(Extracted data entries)

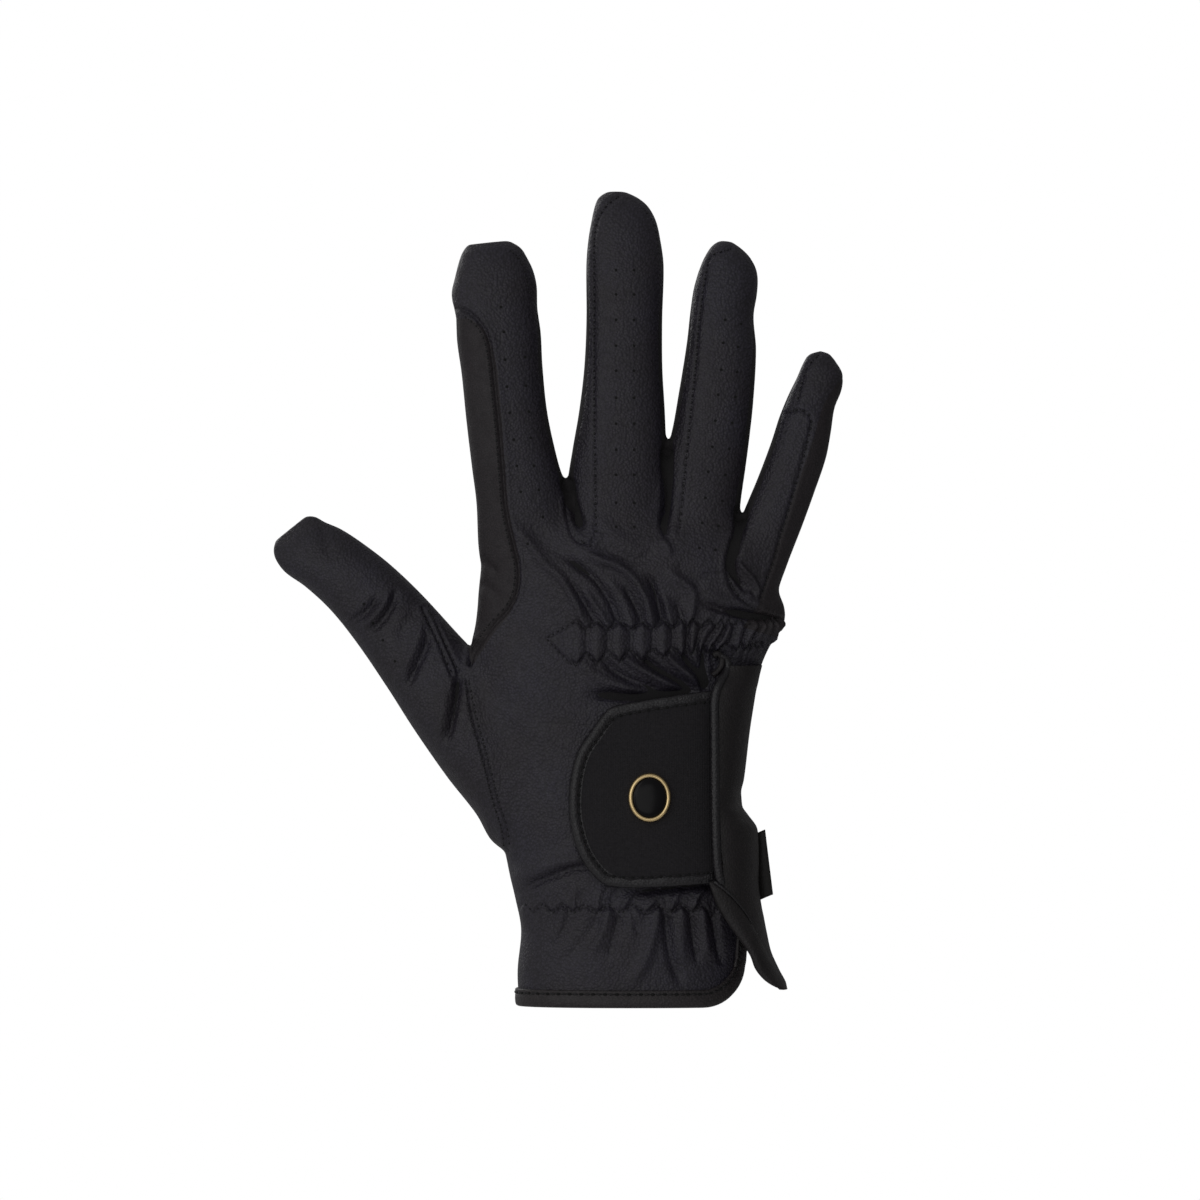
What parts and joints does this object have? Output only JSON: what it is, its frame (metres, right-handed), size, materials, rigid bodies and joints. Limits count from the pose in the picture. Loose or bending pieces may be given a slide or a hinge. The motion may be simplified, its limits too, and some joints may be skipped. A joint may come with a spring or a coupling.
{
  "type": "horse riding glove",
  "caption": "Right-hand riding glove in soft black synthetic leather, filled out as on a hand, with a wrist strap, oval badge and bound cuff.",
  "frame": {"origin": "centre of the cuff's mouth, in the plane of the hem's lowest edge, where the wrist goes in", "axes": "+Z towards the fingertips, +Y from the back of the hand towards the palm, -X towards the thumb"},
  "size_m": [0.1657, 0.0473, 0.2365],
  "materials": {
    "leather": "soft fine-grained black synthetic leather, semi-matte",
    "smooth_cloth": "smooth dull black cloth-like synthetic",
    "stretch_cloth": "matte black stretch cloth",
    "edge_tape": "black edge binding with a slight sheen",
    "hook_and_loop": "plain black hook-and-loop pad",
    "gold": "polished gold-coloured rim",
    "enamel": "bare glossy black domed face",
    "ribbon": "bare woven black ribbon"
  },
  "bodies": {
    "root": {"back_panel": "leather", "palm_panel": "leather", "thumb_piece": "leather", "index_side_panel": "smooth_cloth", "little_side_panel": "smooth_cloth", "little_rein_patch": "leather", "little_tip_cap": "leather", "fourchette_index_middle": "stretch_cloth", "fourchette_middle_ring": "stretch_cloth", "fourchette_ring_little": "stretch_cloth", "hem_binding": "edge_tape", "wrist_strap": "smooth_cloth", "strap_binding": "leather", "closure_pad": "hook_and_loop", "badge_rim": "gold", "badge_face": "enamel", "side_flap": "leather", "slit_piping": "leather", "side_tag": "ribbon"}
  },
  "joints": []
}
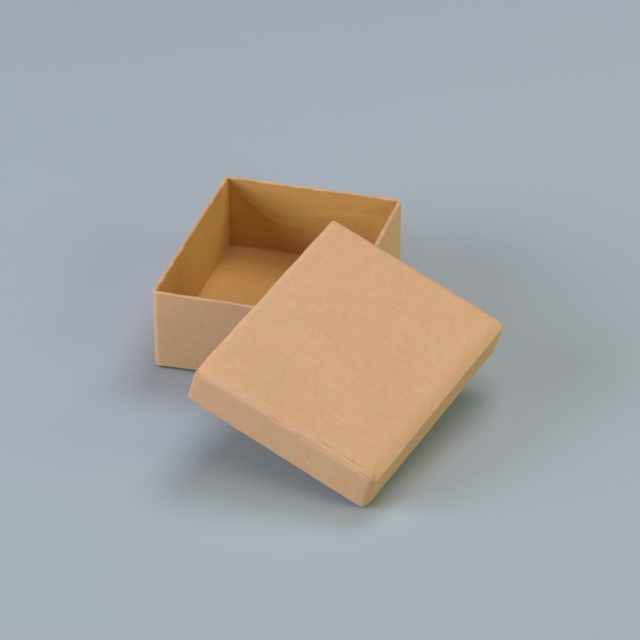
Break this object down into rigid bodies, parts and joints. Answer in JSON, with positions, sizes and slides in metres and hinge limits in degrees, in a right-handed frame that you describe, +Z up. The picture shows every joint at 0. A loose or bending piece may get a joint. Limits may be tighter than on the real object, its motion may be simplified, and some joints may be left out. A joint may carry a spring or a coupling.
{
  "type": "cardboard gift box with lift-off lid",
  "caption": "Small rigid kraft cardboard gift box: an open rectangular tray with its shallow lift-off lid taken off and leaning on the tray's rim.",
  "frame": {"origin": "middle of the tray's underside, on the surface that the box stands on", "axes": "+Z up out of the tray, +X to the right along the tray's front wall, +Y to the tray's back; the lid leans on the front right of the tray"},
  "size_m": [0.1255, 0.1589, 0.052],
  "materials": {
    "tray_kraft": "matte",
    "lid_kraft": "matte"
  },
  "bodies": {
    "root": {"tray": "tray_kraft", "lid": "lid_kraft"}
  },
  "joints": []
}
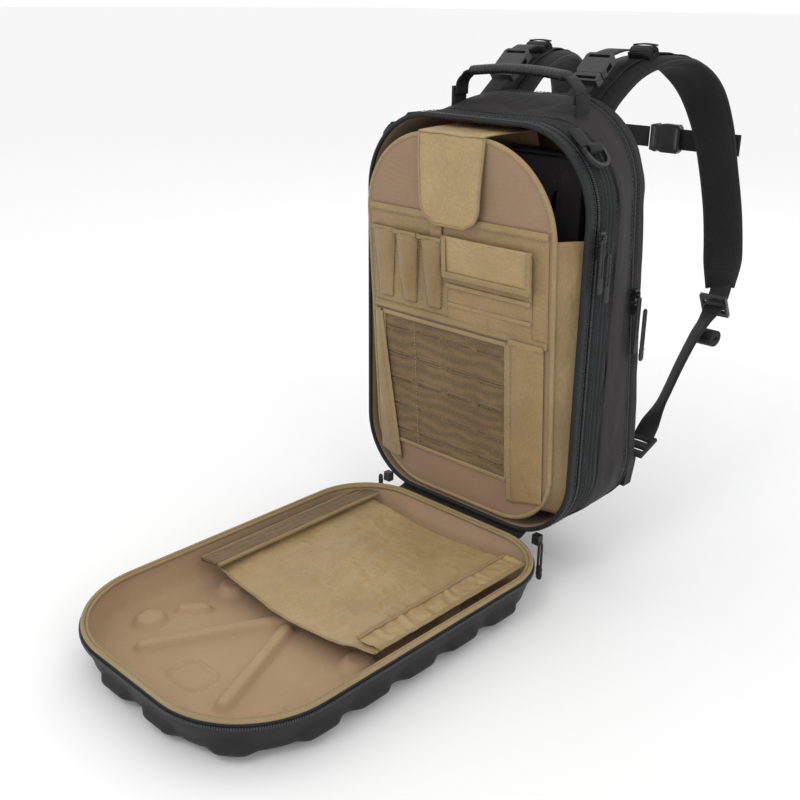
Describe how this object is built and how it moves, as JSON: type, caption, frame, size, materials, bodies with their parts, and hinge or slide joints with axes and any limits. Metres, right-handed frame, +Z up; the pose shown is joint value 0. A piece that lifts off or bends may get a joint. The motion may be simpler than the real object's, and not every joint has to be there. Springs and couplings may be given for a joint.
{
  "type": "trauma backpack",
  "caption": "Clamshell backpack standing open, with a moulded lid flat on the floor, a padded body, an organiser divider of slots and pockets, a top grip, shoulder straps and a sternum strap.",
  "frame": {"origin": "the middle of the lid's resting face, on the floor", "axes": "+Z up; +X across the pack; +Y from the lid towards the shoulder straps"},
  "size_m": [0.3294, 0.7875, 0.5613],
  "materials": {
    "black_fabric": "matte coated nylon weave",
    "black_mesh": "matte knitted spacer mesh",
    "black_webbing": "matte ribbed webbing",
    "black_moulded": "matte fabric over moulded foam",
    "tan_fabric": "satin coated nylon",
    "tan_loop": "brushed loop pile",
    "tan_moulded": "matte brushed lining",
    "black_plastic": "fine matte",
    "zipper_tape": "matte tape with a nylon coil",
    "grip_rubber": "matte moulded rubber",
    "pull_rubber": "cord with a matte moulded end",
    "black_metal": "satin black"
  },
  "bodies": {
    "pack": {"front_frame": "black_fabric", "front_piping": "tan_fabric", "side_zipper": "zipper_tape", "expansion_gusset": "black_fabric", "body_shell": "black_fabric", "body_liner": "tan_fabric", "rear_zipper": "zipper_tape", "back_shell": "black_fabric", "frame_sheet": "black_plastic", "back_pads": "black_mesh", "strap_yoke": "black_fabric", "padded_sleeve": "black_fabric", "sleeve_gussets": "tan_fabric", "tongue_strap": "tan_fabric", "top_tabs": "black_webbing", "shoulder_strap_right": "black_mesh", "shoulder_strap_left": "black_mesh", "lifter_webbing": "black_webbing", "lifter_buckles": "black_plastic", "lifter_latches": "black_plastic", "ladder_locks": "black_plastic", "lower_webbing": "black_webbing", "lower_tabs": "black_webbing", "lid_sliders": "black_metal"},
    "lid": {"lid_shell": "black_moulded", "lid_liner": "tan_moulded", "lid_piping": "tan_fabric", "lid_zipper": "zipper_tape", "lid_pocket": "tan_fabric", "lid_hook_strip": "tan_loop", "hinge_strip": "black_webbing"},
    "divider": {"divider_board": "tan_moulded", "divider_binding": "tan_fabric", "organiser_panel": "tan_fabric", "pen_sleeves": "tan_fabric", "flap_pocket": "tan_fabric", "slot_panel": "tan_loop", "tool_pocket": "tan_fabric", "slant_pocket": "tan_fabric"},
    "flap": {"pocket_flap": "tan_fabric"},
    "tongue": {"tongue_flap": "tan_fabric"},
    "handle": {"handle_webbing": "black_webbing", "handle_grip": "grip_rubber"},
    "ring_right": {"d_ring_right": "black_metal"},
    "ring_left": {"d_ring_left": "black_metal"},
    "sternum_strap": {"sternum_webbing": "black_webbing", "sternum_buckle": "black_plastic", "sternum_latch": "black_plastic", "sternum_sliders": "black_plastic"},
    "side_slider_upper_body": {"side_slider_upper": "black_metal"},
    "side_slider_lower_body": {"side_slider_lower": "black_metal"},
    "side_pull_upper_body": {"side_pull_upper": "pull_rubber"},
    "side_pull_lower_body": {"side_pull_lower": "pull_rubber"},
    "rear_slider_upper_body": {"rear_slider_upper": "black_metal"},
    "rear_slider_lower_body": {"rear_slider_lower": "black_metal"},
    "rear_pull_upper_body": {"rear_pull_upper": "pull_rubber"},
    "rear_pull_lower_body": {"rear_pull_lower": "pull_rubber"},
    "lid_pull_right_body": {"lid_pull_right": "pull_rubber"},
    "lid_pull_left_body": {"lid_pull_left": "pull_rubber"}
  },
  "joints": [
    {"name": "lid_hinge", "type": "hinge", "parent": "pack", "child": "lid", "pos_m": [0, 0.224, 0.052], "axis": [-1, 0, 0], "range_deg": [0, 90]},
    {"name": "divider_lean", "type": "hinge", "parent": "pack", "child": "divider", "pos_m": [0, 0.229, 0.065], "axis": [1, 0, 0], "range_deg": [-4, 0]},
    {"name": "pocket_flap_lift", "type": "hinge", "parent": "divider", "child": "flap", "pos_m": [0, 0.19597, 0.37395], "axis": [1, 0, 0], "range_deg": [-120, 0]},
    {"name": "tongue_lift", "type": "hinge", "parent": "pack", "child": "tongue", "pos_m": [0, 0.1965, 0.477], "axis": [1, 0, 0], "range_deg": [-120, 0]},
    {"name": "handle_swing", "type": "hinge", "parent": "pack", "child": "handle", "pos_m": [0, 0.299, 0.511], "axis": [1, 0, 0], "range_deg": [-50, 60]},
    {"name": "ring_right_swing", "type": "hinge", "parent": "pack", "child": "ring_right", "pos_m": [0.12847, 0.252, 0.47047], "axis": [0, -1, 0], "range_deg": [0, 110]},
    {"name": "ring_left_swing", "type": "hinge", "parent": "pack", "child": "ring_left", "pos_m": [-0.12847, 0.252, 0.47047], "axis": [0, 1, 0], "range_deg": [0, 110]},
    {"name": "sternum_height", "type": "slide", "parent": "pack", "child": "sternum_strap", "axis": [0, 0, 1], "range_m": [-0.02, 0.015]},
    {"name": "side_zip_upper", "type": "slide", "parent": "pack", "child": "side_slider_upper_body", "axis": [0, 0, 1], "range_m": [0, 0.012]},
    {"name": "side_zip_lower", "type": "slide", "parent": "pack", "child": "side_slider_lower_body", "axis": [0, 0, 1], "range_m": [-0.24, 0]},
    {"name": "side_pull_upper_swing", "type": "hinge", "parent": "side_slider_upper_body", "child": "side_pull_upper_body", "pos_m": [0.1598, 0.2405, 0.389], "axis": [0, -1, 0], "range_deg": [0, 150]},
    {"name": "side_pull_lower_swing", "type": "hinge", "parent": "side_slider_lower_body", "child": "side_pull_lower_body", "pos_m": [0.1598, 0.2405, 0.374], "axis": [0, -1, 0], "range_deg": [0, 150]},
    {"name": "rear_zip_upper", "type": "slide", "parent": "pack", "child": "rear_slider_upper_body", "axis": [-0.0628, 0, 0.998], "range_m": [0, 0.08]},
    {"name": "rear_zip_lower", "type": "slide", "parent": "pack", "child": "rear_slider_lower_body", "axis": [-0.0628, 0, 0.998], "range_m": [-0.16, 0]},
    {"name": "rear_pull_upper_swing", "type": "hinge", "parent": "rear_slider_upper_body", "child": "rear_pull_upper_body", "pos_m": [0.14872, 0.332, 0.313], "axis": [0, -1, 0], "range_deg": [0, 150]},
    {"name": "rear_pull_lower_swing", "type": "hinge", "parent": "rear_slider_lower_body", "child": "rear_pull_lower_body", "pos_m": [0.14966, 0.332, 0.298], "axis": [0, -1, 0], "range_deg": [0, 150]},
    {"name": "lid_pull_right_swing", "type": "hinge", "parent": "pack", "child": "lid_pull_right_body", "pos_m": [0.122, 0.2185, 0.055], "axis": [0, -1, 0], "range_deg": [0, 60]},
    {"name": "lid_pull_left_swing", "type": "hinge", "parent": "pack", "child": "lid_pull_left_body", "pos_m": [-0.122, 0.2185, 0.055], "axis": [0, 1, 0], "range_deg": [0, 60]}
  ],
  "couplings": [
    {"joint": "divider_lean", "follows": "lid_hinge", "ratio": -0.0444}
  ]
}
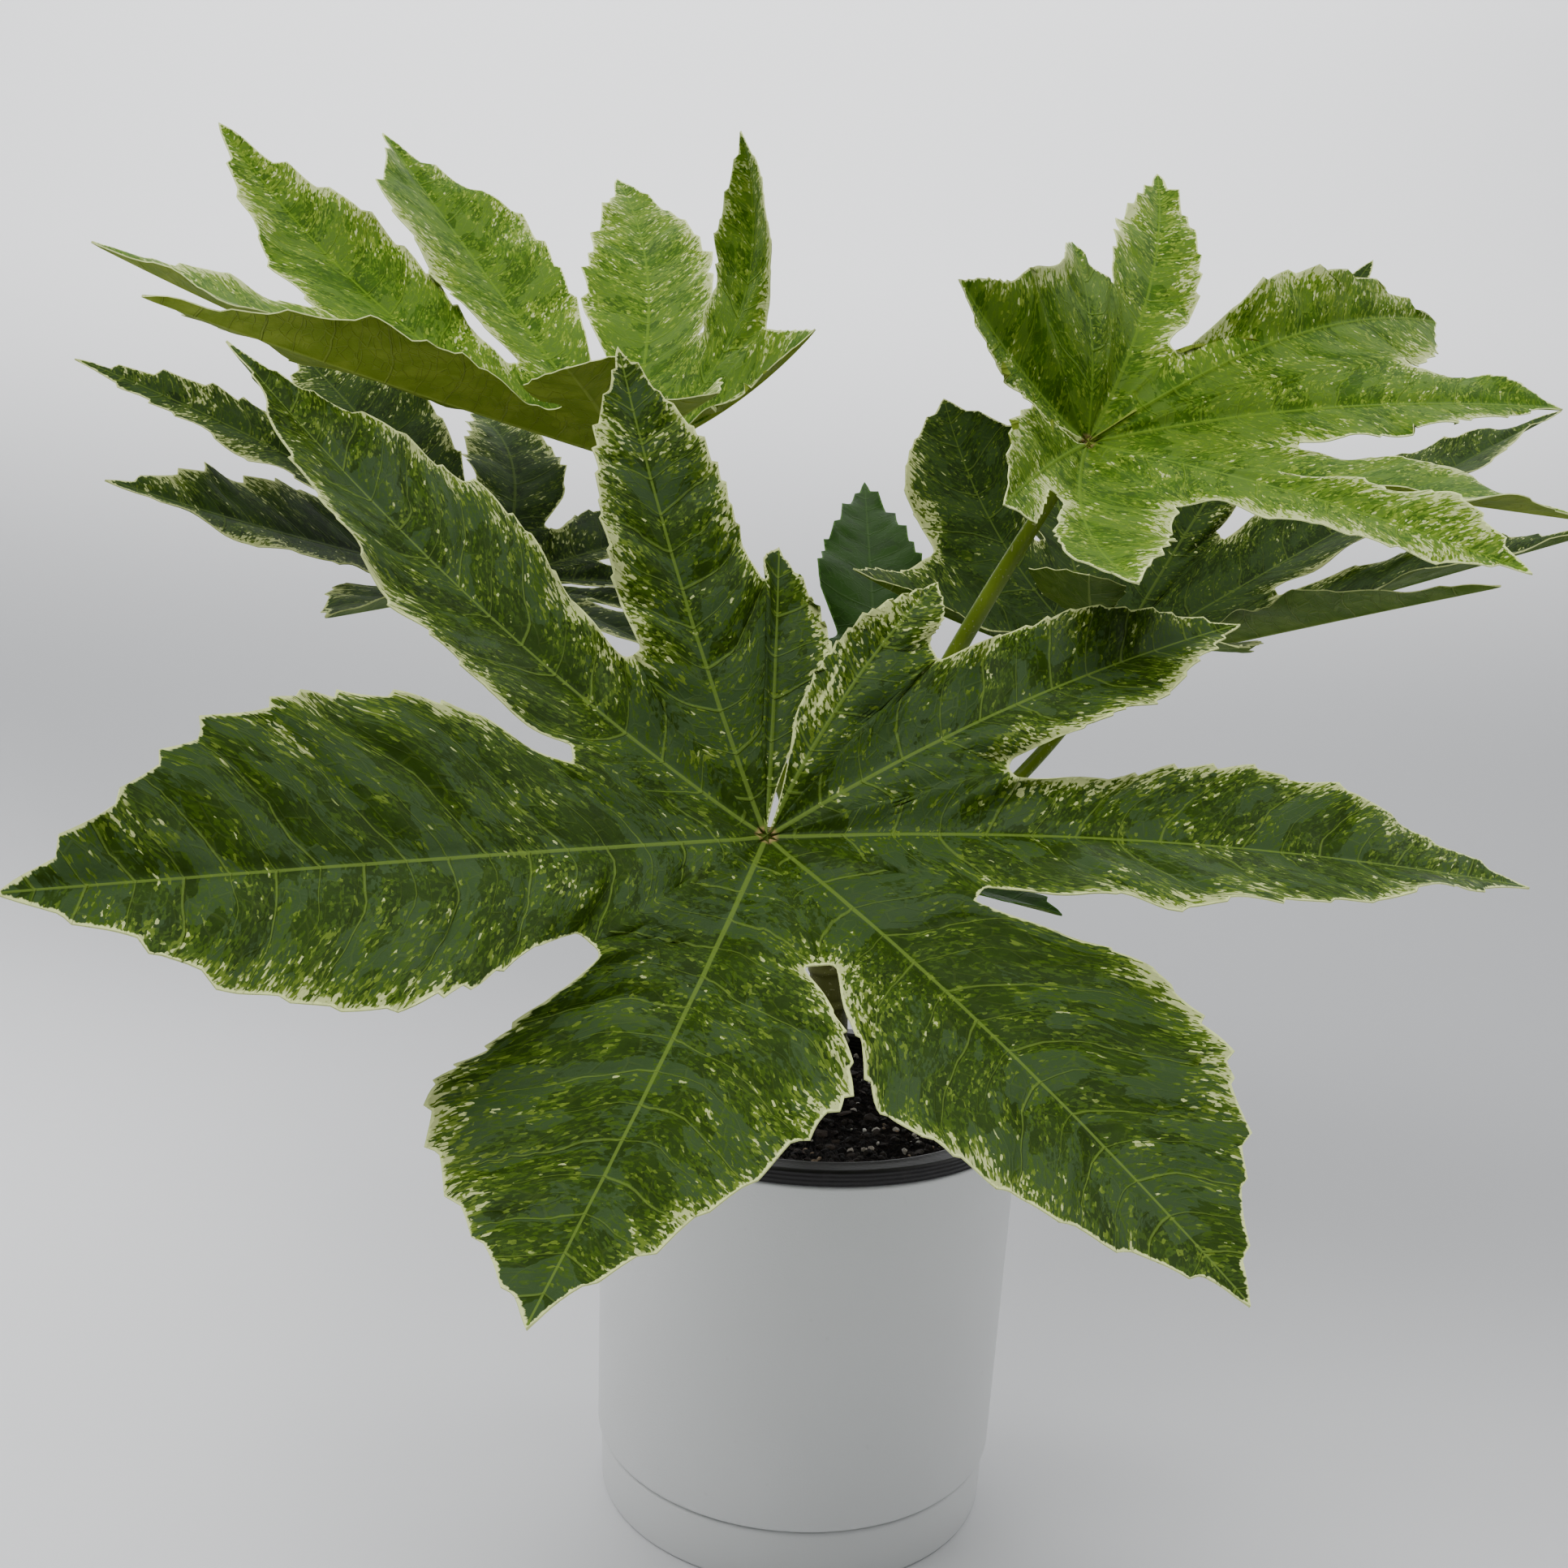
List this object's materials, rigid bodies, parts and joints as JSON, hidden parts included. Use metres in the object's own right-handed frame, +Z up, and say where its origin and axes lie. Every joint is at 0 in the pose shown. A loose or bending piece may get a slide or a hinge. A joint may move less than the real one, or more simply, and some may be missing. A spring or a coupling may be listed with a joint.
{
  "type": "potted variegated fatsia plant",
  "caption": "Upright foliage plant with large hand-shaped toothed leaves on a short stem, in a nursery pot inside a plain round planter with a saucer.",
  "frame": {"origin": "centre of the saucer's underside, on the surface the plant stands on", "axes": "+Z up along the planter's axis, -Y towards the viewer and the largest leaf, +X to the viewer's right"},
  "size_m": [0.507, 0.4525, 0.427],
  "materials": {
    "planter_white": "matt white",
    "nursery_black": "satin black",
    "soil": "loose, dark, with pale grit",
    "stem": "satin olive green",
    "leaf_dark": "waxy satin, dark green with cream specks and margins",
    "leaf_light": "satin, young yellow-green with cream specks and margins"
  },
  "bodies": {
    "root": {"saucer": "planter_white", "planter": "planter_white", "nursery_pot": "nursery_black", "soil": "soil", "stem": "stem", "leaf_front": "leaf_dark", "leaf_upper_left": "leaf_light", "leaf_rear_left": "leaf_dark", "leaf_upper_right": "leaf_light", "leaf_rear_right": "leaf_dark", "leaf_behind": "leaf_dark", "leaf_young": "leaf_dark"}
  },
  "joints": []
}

### Short exercise
Quote only the lines from the line containing "List this object's" through the end of the listing, please, keeping both the first and the last line.

### Exercise solution
List this object's materials, rigid bodies, parts and joints as JSON, hidden parts included. Use metres in the object's own right-handed frame, +Z up, and say where its origin and axes lie. Every joint is at 0 in the pose shown. A loose or bending piece may get a slide or a hinge. A joint may move less than the real one, or more simply, and some may be missing. A spring or a coupling may be listed with a joint.
{
  "type": "potted variegated fatsia plant",
  "caption": "Upright foliage plant with large hand-shaped toothed leaves on a short stem, in a nursery pot inside a plain round planter with a saucer.",
  "frame": {"origin": "centre of the saucer's underside, on the surface the plant stands on", "axes": "+Z up along the planter's axis, -Y towards the viewer and the largest leaf, +X to the viewer's right"},
  "size_m": [0.507, 0.4525, 0.427],
  "materials": {
    "planter_white": "matt white",
    "nursery_black": "satin black",
    "soil": "loose, dark, with pale grit",
    "stem": "satin olive green",
    "leaf_dark": "waxy satin, dark green with cream specks and margins",
    "leaf_light": "satin, young yellow-green with cream specks and margins"
  },
  "bodies": {
    "root": {"saucer": "planter_white", "planter": "planter_white", "nursery_pot": "nursery_black", "soil": "soil", "stem": "stem", "leaf_front": "leaf_dark", "leaf_upper_left": "leaf_light", "leaf_rear_left": "leaf_dark", "leaf_upper_right": "leaf_light", "leaf_rear_right": "leaf_dark", "leaf_behind": "leaf_dark", "leaf_young": "leaf_dark"}
  },
  "joints": []
}